Material provided:

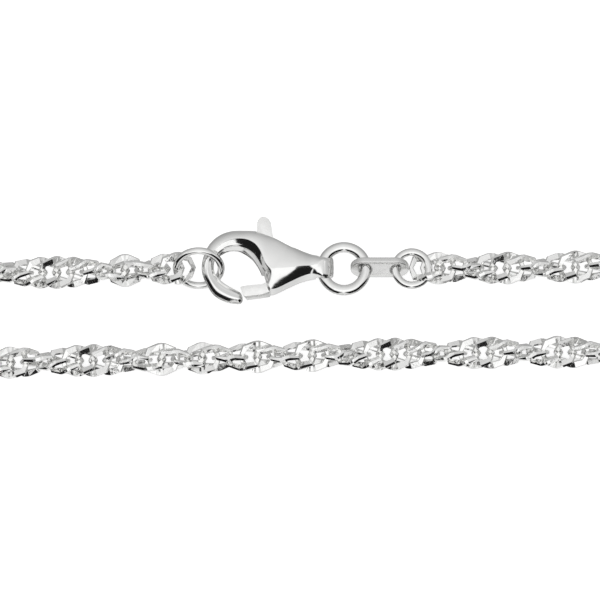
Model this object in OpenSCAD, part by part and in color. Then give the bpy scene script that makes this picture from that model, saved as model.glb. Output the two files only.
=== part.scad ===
// A twisted curb chain necklace with a lobster clasp, lying on its side on a table.
// +X runs along the two strands, +Z up; the origin is on the table under the middle of the loop.

/* [Loop] */
// Length of the loop that the middle of the chain lies in
loop_len = 194; // [188:1:200]
// Width of that loop at its two wide ends
loop_w = 42; // [40:0.5:44]

/* [Chain] */
// Width of the chain over its widest turns
chain_w = 2.6; // [2.2:0.1:3]
// Outside width of the link that each end of the chain hangs on
end_link_w = 2.3; // [2.1:0.1:2.6]
// Wire of the links
link_wire = 0.5; // [0.4:0.05:0.55]

/* [End ring] */
// Outside diameter of the ring that the clasp hooks on to
end_ring_od = 4.05; // [3.9:0.05:4.4]
// Wire of that ring
end_ring_wire = 0.52; // [0.44:0.02:0.6]
// Lean of that ring, with its far side over the hook and its near side under it
end_ring_lean = 41.5; // [40:0.5:44]

/* [Clasp] */
// Length of the clasp body from the hook's bend to the tail
clasp_len = 10.65; // [10:0.05:11.5]
// Width of the clasp body across the hook's opening
clasp_w = 5.9; // [5.6:0.05:6.4]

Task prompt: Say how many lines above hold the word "from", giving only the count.

Task solution: 2